** Begin GIVEN DATA **
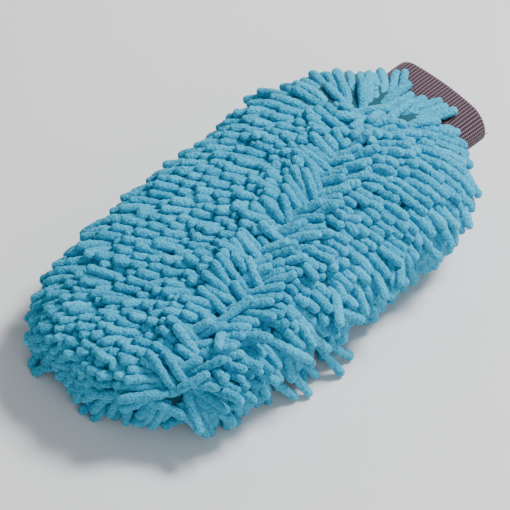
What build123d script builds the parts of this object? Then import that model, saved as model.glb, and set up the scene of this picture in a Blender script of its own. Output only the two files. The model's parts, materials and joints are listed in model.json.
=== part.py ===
from build123d import *
from collections import namedtuple
from math import atan2, cos, degrees, pi, radians
import os

# A microfibre wash mitt lying palm down. X is its width, Y its length with the fingertip
# end towards -Y and the cuff towards +Y, and Z is up. The origin is on the surface it
# lies on, below the middle of its box.

# ---- driving dimensions, mm ------------------------------------------------------------
LENGTH = 328.0  # fingertip pile to the mouth of the cuff
WIDTH = 182.0  # across the pile
CUFF_VISIBLE = 20.0  # cuff that stands out past the pile
FRONT_HEIGHT = 70.0  # top of the pile at the fingertip end
REAR_HEIGHT = 92.0  # top of the pile at the cuff end
PILE_SIDE = 17.0  # thickness of the strand pile around the edge
PILE_TOP = 16.0  # on the back of the hand
PILE_BOTTOM = 14.0  # on the palm, pressed down by the weight of the mitt
FLAT_DIP = 1.5  # how far the palm form would bulge below the surface it rests on
CLOTH = 1.0  # base cloth that the strands are tufted into
LINING = 1.0  # cloth of the hand pocket
LAYER_GAP = 0.3  # between one layer and the next
SEAM_FRONT_Z = 34.0  # height of the seam line at the fingertip end of the shell
SEAM_REAR_Z = 49.0  # and at the cuff end
PLAN_EXPONENT = 3.7  # how square the ends are in plan
FRONT_END_WIDTH = 0.55  # width of a form at its fingertip end, as a share of its full width
REAR_END_WIDTH = 0.72  # and at its cuff end
POCKET_REAR_WIDTH = 0.85  # the same for the hand pocket at the cuff
CORNER_SHARE = 0.46  # corner radius of a cross-section, as a share of its height
STATIONS = 9  # cross-sections that each form is lofted through

POCKET_WIDTH = 112.0
POCKET_FRONT_Y = -132.0
POCKET_REAR_Y = 120.0
POCKET_FRONT_Z = (28.0, 47.0)  # floor and roof of the hand pocket at the fingertips
POCKET_REAR_Z = (34.0, 65.0)  # and at the cuff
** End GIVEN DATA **
### SET EXERCISE
Reproduce all data above, unchanged.

### THE OUTPUT
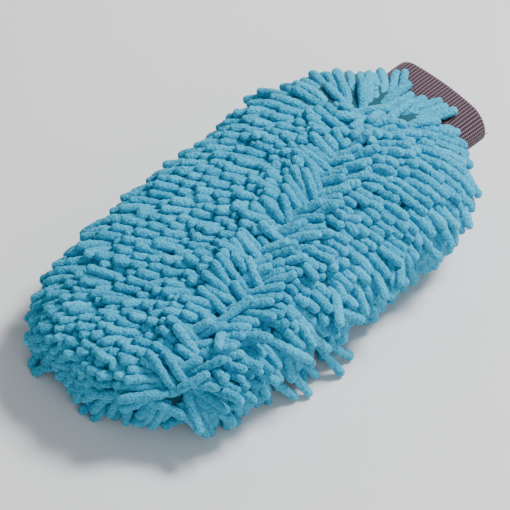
What build123d script builds the parts of this object? Then import that model, saved as model.glb, and set up the scene of this picture in a Blender script of its own. Output only the two files. The model's parts, materials and joints are listed in model.json.
=== part.py ===
from build123d import *
from collections import namedtuple
from math import atan2, cos, degrees, pi, radians
import os

# A microfibre wash mitt lying palm down. X is its width, Y its length with the fingertip
# end towards -Y and the cuff towards +Y, and Z is up. The origin is on the surface it
# lies on, below the middle of its box.

# ---- driving dimensions, mm ------------------------------------------------------------
LENGTH = 328.0  # fingertip pile to the mouth of the cuff
WIDTH = 182.0  # across the pile
CUFF_VISIBLE = 20.0  # cuff that stands out past the pile
FRONT_HEIGHT = 70.0  # top of the pile at the fingertip end
REAR_HEIGHT = 92.0  # top of the pile at the cuff end
PILE_SIDE = 17.0  # thickness of the strand pile around the edge
PILE_TOP = 16.0  # on the back of the hand
PILE_BOTTOM = 14.0  # on the palm, pressed down by the weight of the mitt
FLAT_DIP = 1.5  # how far the palm form would bulge below the surface it rests on
CLOTH = 1.0  # base cloth that the strands are tufted into
LINING = 1.0  # cloth of the hand pocket
LAYER_GAP = 0.3  # between one layer and the next
SEAM_FRONT_Z = 34.0  # height of the seam line at the fingertip end of the shell
SEAM_REAR_Z = 49.0  # and at the cuff end
PLAN_EXPONENT = 3.7  # how square the ends are in plan
FRONT_END_WIDTH = 0.55  # width of a form at its fingertip end, as a share of its full width
REAR_END_WIDTH = 0.72  # and at its cuff end
POCKET_REAR_WIDTH = 0.85  # the same for the hand pocket at the cuff
CORNER_SHARE = 0.46  # corner radius of a cross-section, as a share of its height
STATIONS = 9  # cross-sections that each form is lofted through

POCKET_WIDTH = 112.0
POCKET_FRONT_Y = -132.0
POCKET_REAR_Y = 120.0
POCKET_FRONT_Z = (28.0, 47.0)  # floor and roof of the hand pocket at the fingertips
POCKET_REAR_Z = (34.0, 65.0)  # and at the cuff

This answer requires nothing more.